■ **What the exercise asks**: Return all the data, word for word.

■ **Information supplied**:
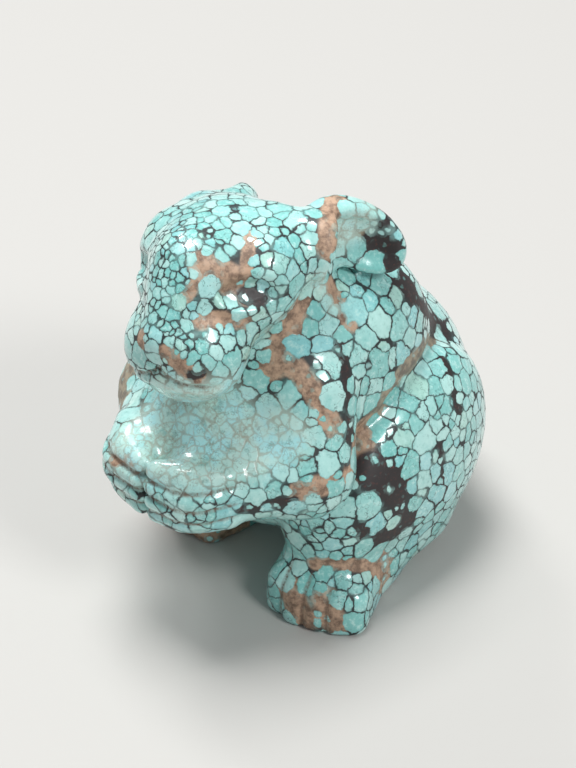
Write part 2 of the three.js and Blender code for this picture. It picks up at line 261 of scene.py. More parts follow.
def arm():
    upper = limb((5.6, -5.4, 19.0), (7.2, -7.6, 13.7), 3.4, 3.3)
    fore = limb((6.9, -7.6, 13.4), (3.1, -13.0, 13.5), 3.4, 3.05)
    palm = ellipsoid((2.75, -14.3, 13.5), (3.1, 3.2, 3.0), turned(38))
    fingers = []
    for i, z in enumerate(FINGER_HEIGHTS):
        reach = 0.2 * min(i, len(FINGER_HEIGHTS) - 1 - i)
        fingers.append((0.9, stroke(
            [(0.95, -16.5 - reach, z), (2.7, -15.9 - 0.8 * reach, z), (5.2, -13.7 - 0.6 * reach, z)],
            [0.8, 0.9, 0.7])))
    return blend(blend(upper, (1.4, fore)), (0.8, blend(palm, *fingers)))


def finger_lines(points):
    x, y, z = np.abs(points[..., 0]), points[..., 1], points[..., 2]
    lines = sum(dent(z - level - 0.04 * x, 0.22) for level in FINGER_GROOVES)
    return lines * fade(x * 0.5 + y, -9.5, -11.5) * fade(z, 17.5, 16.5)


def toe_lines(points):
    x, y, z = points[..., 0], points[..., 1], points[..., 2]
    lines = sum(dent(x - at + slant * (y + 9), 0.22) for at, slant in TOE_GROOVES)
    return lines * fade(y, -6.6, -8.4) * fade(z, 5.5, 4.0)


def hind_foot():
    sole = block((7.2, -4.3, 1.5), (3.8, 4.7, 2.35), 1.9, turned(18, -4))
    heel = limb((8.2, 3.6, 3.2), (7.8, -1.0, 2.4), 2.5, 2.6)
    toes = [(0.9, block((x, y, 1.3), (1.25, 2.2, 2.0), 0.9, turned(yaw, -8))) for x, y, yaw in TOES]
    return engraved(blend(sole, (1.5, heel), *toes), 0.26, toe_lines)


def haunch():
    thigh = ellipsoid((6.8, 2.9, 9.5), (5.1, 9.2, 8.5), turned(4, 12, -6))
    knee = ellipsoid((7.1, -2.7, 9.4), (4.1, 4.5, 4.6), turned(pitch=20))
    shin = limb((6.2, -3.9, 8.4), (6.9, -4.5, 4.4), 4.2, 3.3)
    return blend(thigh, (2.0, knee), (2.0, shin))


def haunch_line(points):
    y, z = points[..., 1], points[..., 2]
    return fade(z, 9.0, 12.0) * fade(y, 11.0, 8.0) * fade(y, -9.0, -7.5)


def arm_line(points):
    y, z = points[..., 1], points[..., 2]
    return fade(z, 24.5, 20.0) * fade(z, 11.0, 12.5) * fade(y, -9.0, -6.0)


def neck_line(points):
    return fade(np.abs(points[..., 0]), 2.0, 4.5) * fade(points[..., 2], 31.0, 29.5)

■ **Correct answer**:
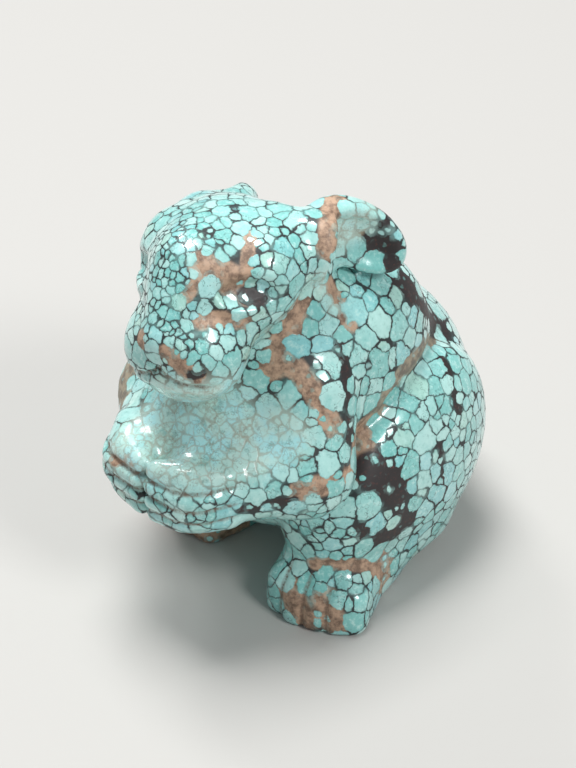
Write part 2 of the three.js and Blender code for this picture. It picks up at line 261 of scene.py. More parts follow.
def arm():
    upper = limb((5.6, -5.4, 19.0), (7.2, -7.6, 13.7), 3.4, 3.3)
    fore = limb((6.9, -7.6, 13.4), (3.1, -13.0, 13.5), 3.4, 3.05)
    palm = ellipsoid((2.75, -14.3, 13.5), (3.1, 3.2, 3.0), turned(38))
    fingers = []
    for i, z in enumerate(FINGER_HEIGHTS):
        reach = 0.2 * min(i, len(FINGER_HEIGHTS) - 1 - i)
        fingers.append((0.9, stroke(
            [(0.95, -16.5 - reach, z), (2.7, -15.9 - 0.8 * reach, z), (5.2, -13.7 - 0.6 * reach, z)],
            [0.8, 0.9, 0.7])))
    return blend(blend(upper, (1.4, fore)), (0.8, blend(palm, *fingers)))


def finger_lines(points):
    x, y, z = np.abs(points[..., 0]), points[..., 1], points[..., 2]
    lines = sum(dent(z - level - 0.04 * x, 0.22) for level in FINGER_GROOVES)
    return lines * fade(x * 0.5 + y, -9.5, -11.5) * fade(z, 17.5, 16.5)


def toe_lines(points):
    x, y, z = points[..., 0], points[..., 1], points[..., 2]
    lines = sum(dent(x - at + slant * (y + 9), 0.22) for at, slant in TOE_GROOVES)
    return lines * fade(y, -6.6, -8.4) * fade(z, 5.5, 4.0)


def hind_foot():
    sole = block((7.2, -4.3, 1.5), (3.8, 4.7, 2.35), 1.9, turned(18, -4))
    heel = limb((8.2, 3.6, 3.2), (7.8, -1.0, 2.4), 2.5, 2.6)
    toes = [(0.9, block((x, y, 1.3), (1.25, 2.2, 2.0), 0.9, turned(yaw, -8))) for x, y, yaw in TOES]
    return engraved(blend(sole, (1.5, heel), *toes), 0.26, toe_lines)


def haunch():
    thigh = ellipsoid((6.8, 2.9, 9.5), (5.1, 9.2, 8.5), turned(4, 12, -6))
    knee = ellipsoid((7.1, -2.7, 9.4), (4.1, 4.5, 4.6), turned(pitch=20))
    shin = limb((6.2, -3.9, 8.4), (6.9, -4.5, 4.4), 4.2, 3.3)
    return blend(thigh, (2.0, knee), (2.0, shin))


def haunch_line(points):
    y, z = points[..., 1], points[..., 2]
    return fade(z, 9.0, 12.0) * fade(y, 11.0, 8.0) * fade(y, -9.0, -7.5)


def arm_line(points):
    y, z = points[..., 1], points[..., 2]
    return fade(z, 24.5, 20.0) * fade(z, 11.0, 12.5) * fade(y, -9.0, -6.0)


def neck_line(points):
    return fade(np.abs(points[..., 0]), 2.0, 4.5) * fade(points[..., 2], 31.0, 29.5)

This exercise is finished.